By Roberta Attanasio, IEAM Blog Editor
In a land of pristine rivers and uncontaminated wilderness, the indigenous people of Bristol Bay have shared bountiful catches of salmon for thousands of years. However, the Pebble Mine—something that has been defined as just an idea—could be changing their way of life. An assessment released last month by the EPA shows the extent of the potential impact that the development of the mine could have on indigenous people and their land.
Bristol Bay villages are situated in watersheds that are home to one of the most magnificent wild salmon nurseries on our planet. All five Pacific species are vital to the economy of the region—they support both commercial and subsistence fishing. About 38 million sockeye salmon return to Bristol Bay every year, making it the largest run in the world.

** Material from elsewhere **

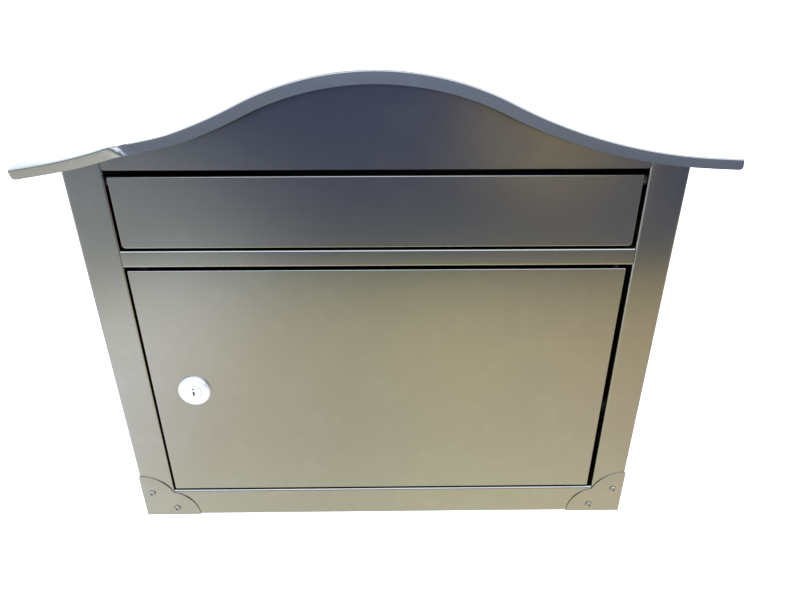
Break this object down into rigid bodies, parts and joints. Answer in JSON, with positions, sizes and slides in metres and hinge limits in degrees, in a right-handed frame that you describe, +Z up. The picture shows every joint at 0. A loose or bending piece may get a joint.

Christine Woll, a fisheries ecologist, tells The Nature Conservancy “Seeing all of the life that supports itself from these five species of fish is always incredible. Whether it’s the commercial fishing boats setting their nets in the bay, the belugas swimming up the rivers, or the bears and eagles pouncing on their prey, there’s always something to see.”
And Op-Ed contributor Callan Chythlook-Sifsof explains in a New York Times editorial, “My indigenous heritage is Yupik/Inupiat Eskimo. I was raised in an environment centered on salmon. Fishing is what every family does. It is who we are. I spent my summers on the back deck of family fishing boats working multiple fisheries. The boats and fish camps are maintained by generations of families harvesting salmon not only for income, but also for food.”
It is reasonable to expect that large-scale mining in Bristol Bay will likely pose serious risks to the salmon and to indigenous people. However, a few years ago, the Pebble Partnership proposed to develop Pebble mine. Pebble is the largest underdeveloped deposit in the world of gold, copper and molybdenum and is located in the headwaters of the Kvichak and Nushagak Rivers, two of the eight major rivers that feed Bristol Bay.
In 2010, several Alaskan Native tribes requested that the EPA use the Clean Water Act to protect rivers and wetlands in Bristol Bay from development of the proposed Pebble Mine. In response to this request, EPA carried out a comprehensive scientific assessment of the Bristol Bay watershed to understand how large-scale mining could potentially affect water quality and salmon ecosystems. A team of experts reviewed existing information, including peer-reviewed research published in scientific journals, state and federal agency reports, knowledge of agency staff, input from other experts, and knowledge from tribal Elders.
A draft assessment was then made available for public comment and independent scientific peer review in 2012. A revised draft was shared again for public comment and peer review in 2013.
The final assessment, “An Assessment of Potential Mining Impacts on Salmon Ecosystems of Bristol Bay, Alaska,” was released on January 15, 2014. The official fact sheet reports that “large-scale mining in the Bristol Bay watershed poses risks to salmon, wildlife and Native Alaska cultures.” However, as a scientific report, the assessment does not recommend policy or regulatory decisions.
Among other findings, the fact sheet also reveals that “Depending on the size of the mine, EPA estimates 24 to 94 miles of salmon-supporting streams and 1,300 to 5,350 acres of wetlands, ponds, and lakes would be destroyed. EPA estimates an additional 9 to 33 miles of salmon-supporting streams would experience altered streamflows likely to affect ecosystem structure and function.”
For now, the final assessment represents only a technical resource. The challenges of protecting Bristol Bay from large-scale mining still lie ahead.